Where the series goes next
Fate-sharing and the end-to-end argument both rest on a single idea: the endpoints hold the truth, and the network is not to be trusted with it. That works when there are two endpoints and each keeps its own state. It gets much harder when the truth must be shared, when a group of machines, any of which may fail, has to agree on one authoritative history. That is the problem of consensus, and it is where the series turns next, to Lamport's parliament of unreliable legislators and the algorithm that lets them agree anyway. It reconnects with the replication seminar and with logical time: once you cannot trust a single endpoint to survive, you need several to agree, and agreement among unreliable machines is its own deep problem. The end-to-end internet pushed state to the edges to survive failure; consensus asks how the edges themselves can hold a shared truth when they, too, fail.

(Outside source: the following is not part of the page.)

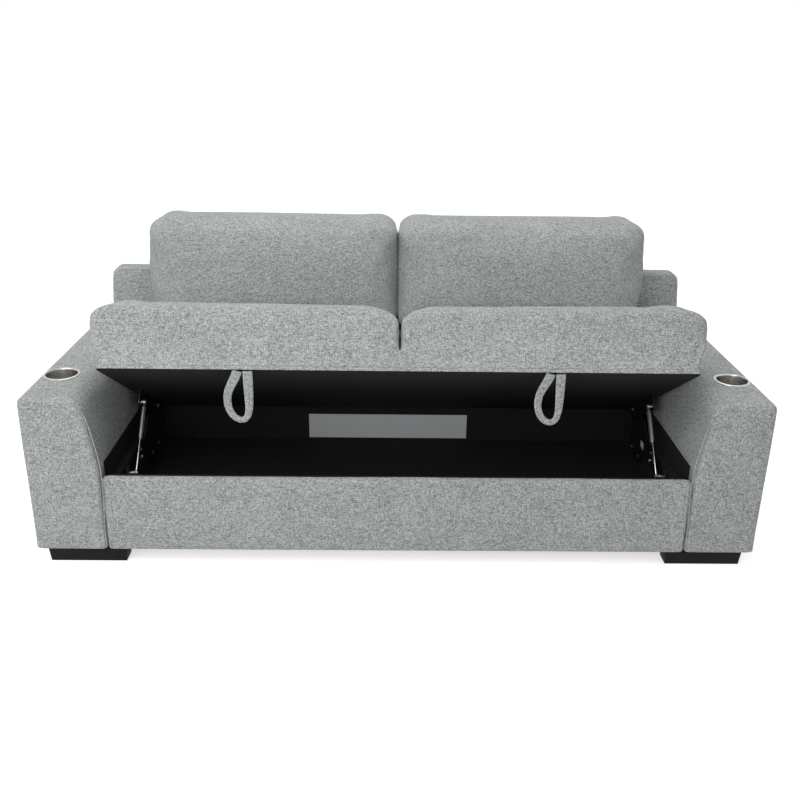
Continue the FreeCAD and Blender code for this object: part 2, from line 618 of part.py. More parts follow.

The test this series puts to every chapter: if the authors were in the room, would they recognize their idea and learn something from the modern reading? Clark, uniquely among the authors in this series, has already done the recognizing and the revising himself, in public, across four papers. He would recognize all of it, because he wrote both the principle and its critique. What he might enjoy is watching the endpoints answer the reckoning on their own terms: told they could no longer trust the middle, they encrypted end to end until the middle went blind, reasserting the argument he first wrote down by turning its logic against the very forces that had eroded it.